[Saved data entries]
┌──

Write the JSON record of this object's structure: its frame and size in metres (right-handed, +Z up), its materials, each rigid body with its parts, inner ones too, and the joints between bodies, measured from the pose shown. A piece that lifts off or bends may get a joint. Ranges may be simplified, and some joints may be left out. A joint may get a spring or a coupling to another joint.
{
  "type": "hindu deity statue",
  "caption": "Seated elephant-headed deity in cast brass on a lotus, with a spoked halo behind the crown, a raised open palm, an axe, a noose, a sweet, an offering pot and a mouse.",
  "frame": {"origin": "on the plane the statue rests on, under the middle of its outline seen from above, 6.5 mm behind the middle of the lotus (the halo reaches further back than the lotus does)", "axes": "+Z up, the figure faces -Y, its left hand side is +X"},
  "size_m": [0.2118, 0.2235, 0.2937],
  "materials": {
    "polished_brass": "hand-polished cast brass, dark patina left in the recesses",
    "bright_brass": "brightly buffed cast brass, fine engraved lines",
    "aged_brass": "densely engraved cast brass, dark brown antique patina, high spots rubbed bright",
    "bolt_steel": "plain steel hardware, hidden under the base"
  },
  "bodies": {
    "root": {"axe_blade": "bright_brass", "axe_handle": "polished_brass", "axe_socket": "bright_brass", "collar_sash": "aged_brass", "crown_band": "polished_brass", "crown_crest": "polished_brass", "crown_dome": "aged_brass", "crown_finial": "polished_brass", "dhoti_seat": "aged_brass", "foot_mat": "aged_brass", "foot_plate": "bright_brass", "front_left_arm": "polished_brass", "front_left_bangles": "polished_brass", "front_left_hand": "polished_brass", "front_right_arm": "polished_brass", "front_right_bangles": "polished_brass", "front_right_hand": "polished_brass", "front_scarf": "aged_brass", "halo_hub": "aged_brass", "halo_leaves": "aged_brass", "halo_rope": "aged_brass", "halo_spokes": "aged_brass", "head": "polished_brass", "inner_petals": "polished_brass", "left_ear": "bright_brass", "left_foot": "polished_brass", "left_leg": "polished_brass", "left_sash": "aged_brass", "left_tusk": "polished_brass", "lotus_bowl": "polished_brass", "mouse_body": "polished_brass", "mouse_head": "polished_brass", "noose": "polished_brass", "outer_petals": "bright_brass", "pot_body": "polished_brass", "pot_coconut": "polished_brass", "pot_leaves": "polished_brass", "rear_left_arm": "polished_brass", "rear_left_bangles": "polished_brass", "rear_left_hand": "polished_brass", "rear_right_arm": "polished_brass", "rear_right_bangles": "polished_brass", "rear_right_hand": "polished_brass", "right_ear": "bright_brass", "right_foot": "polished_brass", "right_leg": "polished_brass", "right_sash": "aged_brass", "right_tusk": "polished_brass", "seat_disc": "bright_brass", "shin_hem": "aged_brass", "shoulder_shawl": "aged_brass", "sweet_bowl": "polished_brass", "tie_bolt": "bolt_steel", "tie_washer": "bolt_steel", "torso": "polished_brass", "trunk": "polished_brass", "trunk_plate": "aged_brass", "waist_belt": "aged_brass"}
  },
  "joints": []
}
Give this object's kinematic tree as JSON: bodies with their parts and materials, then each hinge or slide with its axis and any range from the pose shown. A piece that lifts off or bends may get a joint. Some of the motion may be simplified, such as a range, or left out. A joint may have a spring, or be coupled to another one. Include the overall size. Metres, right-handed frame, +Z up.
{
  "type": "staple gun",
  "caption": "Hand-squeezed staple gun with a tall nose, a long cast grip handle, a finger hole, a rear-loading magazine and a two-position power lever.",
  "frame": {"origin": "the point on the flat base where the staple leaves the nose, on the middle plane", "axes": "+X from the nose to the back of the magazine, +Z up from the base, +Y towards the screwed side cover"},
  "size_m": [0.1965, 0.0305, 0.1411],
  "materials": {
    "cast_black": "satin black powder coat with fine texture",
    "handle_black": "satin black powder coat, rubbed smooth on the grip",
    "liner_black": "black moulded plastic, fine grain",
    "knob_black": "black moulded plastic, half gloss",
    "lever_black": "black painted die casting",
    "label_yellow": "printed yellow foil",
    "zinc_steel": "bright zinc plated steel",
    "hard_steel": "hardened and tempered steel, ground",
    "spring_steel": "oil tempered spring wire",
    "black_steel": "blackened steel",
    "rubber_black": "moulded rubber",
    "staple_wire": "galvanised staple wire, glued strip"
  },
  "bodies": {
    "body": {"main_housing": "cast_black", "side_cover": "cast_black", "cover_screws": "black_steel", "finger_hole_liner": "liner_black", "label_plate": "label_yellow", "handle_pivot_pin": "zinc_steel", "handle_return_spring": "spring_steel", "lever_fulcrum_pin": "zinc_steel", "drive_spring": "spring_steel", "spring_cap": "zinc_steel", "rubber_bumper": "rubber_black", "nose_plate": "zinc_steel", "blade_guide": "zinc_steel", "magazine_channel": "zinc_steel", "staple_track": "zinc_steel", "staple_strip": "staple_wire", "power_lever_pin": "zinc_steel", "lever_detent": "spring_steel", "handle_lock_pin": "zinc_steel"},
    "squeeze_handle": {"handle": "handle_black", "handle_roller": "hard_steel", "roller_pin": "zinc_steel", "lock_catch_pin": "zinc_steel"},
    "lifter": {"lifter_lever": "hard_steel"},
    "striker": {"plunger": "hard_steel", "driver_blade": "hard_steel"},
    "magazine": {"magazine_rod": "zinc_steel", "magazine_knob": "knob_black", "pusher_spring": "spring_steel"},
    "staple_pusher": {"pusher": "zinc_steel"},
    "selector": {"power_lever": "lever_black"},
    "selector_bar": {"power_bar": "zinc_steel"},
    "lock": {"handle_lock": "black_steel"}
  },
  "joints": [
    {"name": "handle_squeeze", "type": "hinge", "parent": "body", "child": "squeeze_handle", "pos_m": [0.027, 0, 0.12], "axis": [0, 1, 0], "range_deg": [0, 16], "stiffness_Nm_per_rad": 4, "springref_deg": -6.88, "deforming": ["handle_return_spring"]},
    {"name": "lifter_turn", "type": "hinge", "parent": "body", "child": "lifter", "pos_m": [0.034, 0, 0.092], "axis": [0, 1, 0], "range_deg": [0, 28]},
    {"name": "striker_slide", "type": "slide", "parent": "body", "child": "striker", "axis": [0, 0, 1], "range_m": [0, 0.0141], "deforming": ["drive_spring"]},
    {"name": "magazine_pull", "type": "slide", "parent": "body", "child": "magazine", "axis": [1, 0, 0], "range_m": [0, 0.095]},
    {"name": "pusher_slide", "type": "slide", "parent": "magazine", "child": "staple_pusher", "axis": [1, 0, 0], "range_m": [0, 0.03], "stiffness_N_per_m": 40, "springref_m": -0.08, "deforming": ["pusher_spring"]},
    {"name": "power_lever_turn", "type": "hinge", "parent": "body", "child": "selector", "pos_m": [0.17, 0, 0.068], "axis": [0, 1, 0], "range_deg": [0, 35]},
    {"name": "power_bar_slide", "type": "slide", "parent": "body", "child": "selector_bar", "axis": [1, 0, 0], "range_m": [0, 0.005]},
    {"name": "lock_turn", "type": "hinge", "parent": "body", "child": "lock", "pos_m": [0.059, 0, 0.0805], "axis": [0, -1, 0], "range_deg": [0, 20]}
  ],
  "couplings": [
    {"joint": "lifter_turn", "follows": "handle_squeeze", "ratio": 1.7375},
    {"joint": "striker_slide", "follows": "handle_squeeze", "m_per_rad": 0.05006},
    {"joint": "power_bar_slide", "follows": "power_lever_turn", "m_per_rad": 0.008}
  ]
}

└──

## Stated exercise
Output all of the data above without any alteration.

## Reply
Write the JSON record of this object's structure: its frame and size in metres (right-handed, +Z up), its materials, each rigid body with its parts, inner ones too, and the joints between bodies, measured from the pose shown. A piece that lifts off or bends may get a joint. Ranges may be simplified, and some joints may be left out. A joint may get a spring or a coupling to another joint.
{
  "type": "hindu deity statue",
  "caption": "Seated elephant-headed deity in cast brass on a lotus, with a spoked halo behind the crown, a raised open palm, an axe, a noose, a sweet, an offering pot and a mouse.",
  "frame": {"origin": "on the plane the statue rests on, under the middle of its outline seen from above, 6.5 mm behind the middle of the lotus (the halo reaches further back than the lotus does)", "axes": "+Z up, the figure faces -Y, its left hand side is +X"},
  "size_m": [0.2118, 0.2235, 0.2937],
  "materials": {
    "polished_brass": "hand-polished cast brass, dark patina left in the recesses",
    "bright_brass": "brightly buffed cast brass, fine engraved lines",
    "aged_brass": "densely engraved cast brass, dark brown antique patina, high spots rubbed bright",
    "bolt_steel": "plain steel hardware, hidden under the base"
  },
  "bodies": {
    "root": {"axe_blade": "bright_brass", "axe_handle": "polished_brass", "axe_socket": "bright_brass", "collar_sash": "aged_brass", "crown_band": "polished_brass", "crown_crest": "polished_brass", "crown_dome": "aged_brass", "crown_finial": "polished_brass", "dhoti_seat": "aged_brass", "foot_mat": "aged_brass", "foot_plate": "bright_brass", "front_left_arm": "polished_brass", "front_left_bangles": "polished_brass", "front_left_hand": "polished_brass", "front_right_arm": "polished_brass", "front_right_bangles": "polished_brass", "front_right_hand": "polished_brass", "front_scarf": "aged_brass", "halo_hub": "aged_brass", "halo_leaves": "aged_brass", "halo_rope": "aged_brass", "halo_spokes": "aged_brass", "head": "polished_brass", "inner_petals": "polished_brass", "left_ear": "bright_brass", "left_foot": "polished_brass", "left_leg": "polished_brass", "left_sash": "aged_brass", "left_tusk": "polished_brass", "lotus_bowl": "polished_brass", "mouse_body": "polished_brass", "mouse_head": "polished_brass", "noose": "polished_brass", "outer_petals": "bright_brass", "pot_body": "polished_brass", "pot_coconut": "polished_brass", "pot_leaves": "polished_brass", "rear_left_arm": "polished_brass", "rear_left_bangles": "polished_brass", "rear_left_hand": "polished_brass", "rear_right_arm": "polished_brass", "rear_right_bangles": "polished_brass", "rear_right_hand": "polished_brass", "right_ear": "bright_brass", "right_foot": "polished_brass", "right_leg": "polished_brass", "right_sash": "aged_brass", "right_tusk": "polished_brass", "seat_disc": "bright_brass", "shin_hem": "aged_brass", "shoulder_shawl": "aged_brass", "sweet_bowl": "polished_brass", "tie_bolt": "bolt_steel", "tie_washer": "bolt_steel", "torso": "polished_brass", "trunk": "polished_brass", "trunk_plate": "aged_brass", "waist_belt": "aged_brass"}
  },
  "joints": []
}
Give this object's kinematic tree as JSON: bodies with their parts and materials, then each hinge or slide with its axis and any range from the pose shown. A piece that lifts off or bends may get a joint. Some of the motion may be simplified, such as a range, or left out. A joint may have a spring, or be coupled to another one. Include the overall size. Metres, right-handed frame, +Z up.
{
  "type": "staple gun",
  "caption": "Hand-squeezed staple gun with a tall nose, a long cast grip handle, a finger hole, a rear-loading magazine and a two-position power lever.",
  "frame": {"origin": "the point on the flat base where the staple leaves the nose, on the middle plane", "axes": "+X from the nose to the back of the magazine, +Z up from the base, +Y towards the screwed side cover"},
  "size_m": [0.1965, 0.0305, 0.1411],
  "materials": {
    "cast_black": "satin black powder coat with fine texture",
    "handle_black": "satin black powder coat, rubbed smooth on the grip",
    "liner_black": "black moulded plastic, fine grain",
    "knob_black": "black moulded plastic, half gloss",
    "lever_black": "black painted die casting",
    "label_yellow": "printed yellow foil",
    "zinc_steel": "bright zinc plated steel",
    "hard_steel": "hardened and tempered steel, ground",
    "spring_steel": "oil tempered spring wire",
    "black_steel": "blackened steel",
    "rubber_black": "moulded rubber",
    "staple_wire": "galvanised staple wire, glued strip"
  },
  "bodies": {
    "body": {"main_housing": "cast_black", "side_cover": "cast_black", "cover_screws": "black_steel", "finger_hole_liner": "liner_black", "label_plate": "label_yellow", "handle_pivot_pin": "zinc_steel", "handle_return_spring": "spring_steel", "lever_fulcrum_pin": "zinc_steel", "drive_spring": "spring_steel", "spring_cap": "zinc_steel", "rubber_bumper": "rubber_black", "nose_plate": "zinc_steel", "blade_guide": "zinc_steel", "magazine_channel": "zinc_steel", "staple_track": "zinc_steel", "staple_strip": "staple_wire", "power_lever_pin": "zinc_steel", "lever_detent": "spring_steel", "handle_lock_pin": "zinc_steel"},
    "squeeze_handle": {"handle": "handle_black", "handle_roller": "hard_steel", "roller_pin": "zinc_steel", "lock_catch_pin": "zinc_steel"},
    "lifter": {"lifter_lever": "hard_steel"},
    "striker": {"plunger": "hard_steel", "driver_blade": "hard_steel"},
    "magazine": {"magazine_rod": "zinc_steel", "magazine_knob": "knob_black", "pusher_spring": "spring_steel"},
    "staple_pusher": {"pusher": "zinc_steel"},
    "selector": {"power_lever": "lever_black"},
    "selector_bar": {"power_bar": "zinc_steel"},
    "lock": {"handle_lock": "black_steel"}
  },
  "joints": [
    {"name": "handle_squeeze", "type": "hinge", "parent": "body", "child": "squeeze_handle", "pos_m": [0.027, 0, 0.12], "axis": [0, 1, 0], "range_deg": [0, 16], "stiffness_Nm_per_rad": 4, "springref_deg": -6.88, "deforming": ["handle_return_spring"]},
    {"name": "lifter_turn", "type": "hinge", "parent": "body", "child": "lifter", "pos_m": [0.034, 0, 0.092], "axis": [0, 1, 0], "range_deg": [0, 28]},
    {"name": "striker_slide", "type": "slide", "parent": "body", "child": "striker", "axis": [0, 0, 1], "range_m": [0, 0.0141], "deforming": ["drive_spring"]},
    {"name": "magazine_pull", "type": "slide", "parent": "body", "child": "magazine", "axis": [1, 0, 0], "range_m": [0, 0.095]},
    {"name": "pusher_slide", "type": "slide", "parent": "magazine", "child": "staple_pusher", "axis": [1, 0, 0], "range_m": [0, 0.03], "stiffness_N_per_m": 40, "springref_m": -0.08, "deforming": ["pusher_spring"]},
    {"name": "power_lever_turn", "type": "hinge", "parent": "body", "child": "selector", "pos_m": [0.17, 0, 0.068], "axis": [0, 1, 0], "range_deg": [0, 35]},
    {"name": "power_bar_slide", "type": "slide", "parent": "body", "child": "selector_bar", "axis": [1, 0, 0], "range_m": [0, 0.005]},
    {"name": "lock_turn", "type": "hinge", "parent": "body", "child": "lock", "pos_m": [0.059, 0, 0.0805], "axis": [0, -1, 0], "range_deg": [0, 20]}
  ],
  "couplings": [
    {"joint": "lifter_turn", "follows": "handle_squeeze", "ratio": 1.7375},
    {"joint": "striker_slide", "follows": "handle_squeeze", "m_per_rad": 0.05006},
    {"joint": "power_bar_slide", "follows": "power_lever_turn", "m_per_rad": 0.008}
  ]
}